[Exercise brief] From the listing below, copy only the lines running from the line that contains "return [dome, line(ring_inner, foot_edge)]" to the line that contains "in imported if", both included.

[Material]
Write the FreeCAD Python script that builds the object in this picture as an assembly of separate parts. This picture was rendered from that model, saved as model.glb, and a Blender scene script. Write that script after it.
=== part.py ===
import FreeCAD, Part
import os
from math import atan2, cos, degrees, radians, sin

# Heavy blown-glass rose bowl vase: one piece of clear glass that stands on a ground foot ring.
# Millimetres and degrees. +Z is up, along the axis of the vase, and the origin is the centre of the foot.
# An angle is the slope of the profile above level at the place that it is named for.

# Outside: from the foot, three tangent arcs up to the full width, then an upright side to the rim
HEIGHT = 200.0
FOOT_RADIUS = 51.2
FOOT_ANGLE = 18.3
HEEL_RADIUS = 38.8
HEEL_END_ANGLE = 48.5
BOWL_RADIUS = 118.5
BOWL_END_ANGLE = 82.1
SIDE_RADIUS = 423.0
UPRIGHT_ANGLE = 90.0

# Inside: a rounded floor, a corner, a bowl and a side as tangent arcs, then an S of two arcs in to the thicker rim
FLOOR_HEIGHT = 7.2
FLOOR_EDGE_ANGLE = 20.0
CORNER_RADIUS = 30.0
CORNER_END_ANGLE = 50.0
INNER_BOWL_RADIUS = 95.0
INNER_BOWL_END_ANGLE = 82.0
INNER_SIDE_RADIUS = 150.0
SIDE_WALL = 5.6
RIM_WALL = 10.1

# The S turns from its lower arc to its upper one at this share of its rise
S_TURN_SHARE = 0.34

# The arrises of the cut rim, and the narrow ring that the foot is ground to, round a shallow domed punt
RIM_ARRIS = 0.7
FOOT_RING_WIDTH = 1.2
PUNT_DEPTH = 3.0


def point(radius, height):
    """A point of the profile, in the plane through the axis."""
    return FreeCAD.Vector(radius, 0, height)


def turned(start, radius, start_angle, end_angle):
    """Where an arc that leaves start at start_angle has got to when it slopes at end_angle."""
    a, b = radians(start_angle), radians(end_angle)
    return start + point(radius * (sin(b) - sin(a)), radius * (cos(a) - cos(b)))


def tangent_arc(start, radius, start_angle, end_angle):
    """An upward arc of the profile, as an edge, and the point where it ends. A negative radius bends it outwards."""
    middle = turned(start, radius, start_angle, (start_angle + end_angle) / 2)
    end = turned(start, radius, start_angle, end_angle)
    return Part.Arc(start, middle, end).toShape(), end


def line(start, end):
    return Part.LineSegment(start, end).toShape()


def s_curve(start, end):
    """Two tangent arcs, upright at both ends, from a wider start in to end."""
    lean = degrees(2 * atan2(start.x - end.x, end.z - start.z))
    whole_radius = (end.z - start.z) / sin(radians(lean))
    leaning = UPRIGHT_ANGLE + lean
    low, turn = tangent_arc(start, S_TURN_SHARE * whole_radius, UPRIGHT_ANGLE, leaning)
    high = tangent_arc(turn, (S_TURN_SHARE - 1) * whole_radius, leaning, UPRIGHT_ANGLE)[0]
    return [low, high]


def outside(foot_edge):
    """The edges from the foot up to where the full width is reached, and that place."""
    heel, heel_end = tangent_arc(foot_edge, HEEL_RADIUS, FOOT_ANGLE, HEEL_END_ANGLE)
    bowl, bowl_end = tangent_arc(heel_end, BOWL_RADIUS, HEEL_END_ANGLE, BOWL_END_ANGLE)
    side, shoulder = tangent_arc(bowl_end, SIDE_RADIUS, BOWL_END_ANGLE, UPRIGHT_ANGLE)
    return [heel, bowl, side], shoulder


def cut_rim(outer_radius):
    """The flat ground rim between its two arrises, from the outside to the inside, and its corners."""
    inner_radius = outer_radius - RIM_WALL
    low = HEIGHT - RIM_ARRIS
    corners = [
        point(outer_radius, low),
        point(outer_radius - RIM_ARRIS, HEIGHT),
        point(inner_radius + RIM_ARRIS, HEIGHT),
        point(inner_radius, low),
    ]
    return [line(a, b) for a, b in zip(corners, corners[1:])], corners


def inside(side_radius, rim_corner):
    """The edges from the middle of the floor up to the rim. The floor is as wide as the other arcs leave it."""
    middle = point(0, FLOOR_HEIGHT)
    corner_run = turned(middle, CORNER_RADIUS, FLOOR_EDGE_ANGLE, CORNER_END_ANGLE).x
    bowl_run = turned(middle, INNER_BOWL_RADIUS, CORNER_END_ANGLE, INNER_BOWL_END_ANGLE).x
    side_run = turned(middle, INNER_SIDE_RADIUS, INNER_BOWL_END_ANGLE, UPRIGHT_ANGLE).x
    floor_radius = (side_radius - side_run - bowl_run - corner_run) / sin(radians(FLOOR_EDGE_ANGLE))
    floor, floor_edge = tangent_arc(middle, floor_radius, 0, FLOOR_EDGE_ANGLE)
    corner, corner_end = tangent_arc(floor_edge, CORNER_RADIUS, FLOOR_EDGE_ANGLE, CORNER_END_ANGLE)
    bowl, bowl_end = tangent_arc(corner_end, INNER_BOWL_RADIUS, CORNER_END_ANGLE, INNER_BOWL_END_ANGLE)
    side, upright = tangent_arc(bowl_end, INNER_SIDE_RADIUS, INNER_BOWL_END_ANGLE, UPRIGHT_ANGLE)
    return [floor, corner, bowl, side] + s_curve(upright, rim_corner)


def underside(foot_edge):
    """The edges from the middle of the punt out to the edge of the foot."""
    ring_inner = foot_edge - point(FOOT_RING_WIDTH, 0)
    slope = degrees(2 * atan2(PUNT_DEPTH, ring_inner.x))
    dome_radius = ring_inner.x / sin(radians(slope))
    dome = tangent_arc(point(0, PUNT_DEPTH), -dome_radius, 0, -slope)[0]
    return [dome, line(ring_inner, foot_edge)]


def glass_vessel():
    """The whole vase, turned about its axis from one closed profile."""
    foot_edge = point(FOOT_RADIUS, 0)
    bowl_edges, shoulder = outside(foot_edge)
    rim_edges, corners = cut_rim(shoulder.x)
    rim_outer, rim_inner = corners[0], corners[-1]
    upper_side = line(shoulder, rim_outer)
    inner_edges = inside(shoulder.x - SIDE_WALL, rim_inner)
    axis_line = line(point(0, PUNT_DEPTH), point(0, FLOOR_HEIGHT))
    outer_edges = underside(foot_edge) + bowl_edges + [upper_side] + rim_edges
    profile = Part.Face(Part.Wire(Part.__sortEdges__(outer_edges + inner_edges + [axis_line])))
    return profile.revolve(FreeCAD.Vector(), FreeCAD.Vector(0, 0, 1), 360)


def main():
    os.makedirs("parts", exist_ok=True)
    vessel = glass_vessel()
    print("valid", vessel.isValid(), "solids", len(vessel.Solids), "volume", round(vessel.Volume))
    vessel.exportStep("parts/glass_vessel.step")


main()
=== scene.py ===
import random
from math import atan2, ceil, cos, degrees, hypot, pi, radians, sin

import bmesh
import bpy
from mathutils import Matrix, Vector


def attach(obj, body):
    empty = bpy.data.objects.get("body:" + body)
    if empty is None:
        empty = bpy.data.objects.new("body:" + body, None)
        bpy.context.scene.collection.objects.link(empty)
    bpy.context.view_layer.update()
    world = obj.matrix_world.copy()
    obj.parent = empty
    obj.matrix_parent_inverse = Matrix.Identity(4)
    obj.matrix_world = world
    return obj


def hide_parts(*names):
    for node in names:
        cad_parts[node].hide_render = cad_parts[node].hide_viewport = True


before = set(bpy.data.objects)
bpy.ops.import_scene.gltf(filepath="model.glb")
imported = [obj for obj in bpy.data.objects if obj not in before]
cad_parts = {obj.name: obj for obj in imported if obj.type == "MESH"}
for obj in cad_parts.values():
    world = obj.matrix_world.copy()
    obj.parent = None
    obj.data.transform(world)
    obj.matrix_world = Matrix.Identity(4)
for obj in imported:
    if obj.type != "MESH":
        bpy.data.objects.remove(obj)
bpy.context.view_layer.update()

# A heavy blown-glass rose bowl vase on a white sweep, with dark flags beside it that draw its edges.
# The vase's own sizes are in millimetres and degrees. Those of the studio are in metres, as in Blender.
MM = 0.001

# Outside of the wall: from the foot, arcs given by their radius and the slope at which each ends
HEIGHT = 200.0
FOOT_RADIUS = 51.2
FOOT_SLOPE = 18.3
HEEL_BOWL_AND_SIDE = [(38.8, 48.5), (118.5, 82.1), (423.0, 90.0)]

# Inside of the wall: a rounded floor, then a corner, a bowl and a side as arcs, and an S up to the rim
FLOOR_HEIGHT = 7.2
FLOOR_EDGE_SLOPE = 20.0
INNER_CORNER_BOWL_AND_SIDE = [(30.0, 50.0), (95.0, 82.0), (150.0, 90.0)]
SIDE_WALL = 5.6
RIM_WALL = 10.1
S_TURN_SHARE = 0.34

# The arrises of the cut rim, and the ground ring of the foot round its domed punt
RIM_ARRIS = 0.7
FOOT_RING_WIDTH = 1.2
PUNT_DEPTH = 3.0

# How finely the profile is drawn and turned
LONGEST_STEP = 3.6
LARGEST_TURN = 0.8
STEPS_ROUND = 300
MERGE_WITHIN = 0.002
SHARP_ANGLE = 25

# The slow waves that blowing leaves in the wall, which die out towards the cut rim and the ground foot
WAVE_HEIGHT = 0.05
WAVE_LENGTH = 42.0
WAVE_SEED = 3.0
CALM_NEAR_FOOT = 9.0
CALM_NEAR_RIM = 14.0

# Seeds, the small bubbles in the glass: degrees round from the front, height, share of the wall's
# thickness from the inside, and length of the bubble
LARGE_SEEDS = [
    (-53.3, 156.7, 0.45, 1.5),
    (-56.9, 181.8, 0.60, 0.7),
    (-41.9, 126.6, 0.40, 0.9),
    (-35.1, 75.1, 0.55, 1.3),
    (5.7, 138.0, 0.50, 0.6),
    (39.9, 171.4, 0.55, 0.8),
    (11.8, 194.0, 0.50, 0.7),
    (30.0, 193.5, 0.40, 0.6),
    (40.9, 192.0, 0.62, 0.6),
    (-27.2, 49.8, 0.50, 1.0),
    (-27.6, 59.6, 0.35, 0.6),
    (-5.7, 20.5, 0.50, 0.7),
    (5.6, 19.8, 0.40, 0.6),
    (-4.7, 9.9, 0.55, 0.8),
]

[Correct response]
    return [dome, line(ring_inner, foot_edge)]


def glass_vessel():
    """The whole vase, turned about its axis from one closed profile."""
    foot_edge = point(FOOT_RADIUS, 0)
    bowl_edges, shoulder = outside(foot_edge)
    rim_edges, corners = cut_rim(shoulder.x)
    rim_outer, rim_inner = corners[0], corners[-1]
    upper_side = line(shoulder, rim_outer)
    inner_edges = inside(shoulder.x - SIDE_WALL, rim_inner)
    axis_line = line(point(0, PUNT_DEPTH), point(0, FLOOR_HEIGHT))
    outer_edges = underside(foot_edge) + bowl_edges + [upper_side] + rim_edges
    profile = Part.Face(Part.Wire(Part.__sortEdges__(outer_edges + inner_edges + [axis_line])))
    return profile.revolve(FreeCAD.Vector(), FreeCAD.Vector(0, 0, 1), 360)


def main():
    os.makedirs("parts", exist_ok=True)
    vessel = glass_vessel()
    print("valid", vessel.isValid(), "solids", len(vessel.Solids), "volume", round(vessel.Volume))
    vessel.exportStep("parts/glass_vessel.step")


main()
=== scene.py ===
import random
from math import atan2, ceil, cos, degrees, hypot, pi, radians, sin

import bmesh
import bpy
from mathutils import Matrix, Vector


def attach(obj, body):
    empty = bpy.data.objects.get("body:" + body)
    if empty is None:
        empty = bpy.data.objects.new("body:" + body, None)
        bpy.context.scene.collection.objects.link(empty)
    bpy.context.view_layer.update()
    world = obj.matrix_world.copy()
    obj.parent = empty
    obj.matrix_parent_inverse = Matrix.Identity(4)
    obj.matrix_world = world
    return obj


def hide_parts(*names):
    for node in names:
        cad_parts[node].hide_render = cad_parts[node].hide_viewport = True


before = set(bpy.data.objects)
bpy.ops.import_scene.gltf(filepath="model.glb")
imported = [obj for obj in bpy.data.objects if obj not in before]
cad_parts = {obj.name: obj for obj in imported if obj.type == "MESH"}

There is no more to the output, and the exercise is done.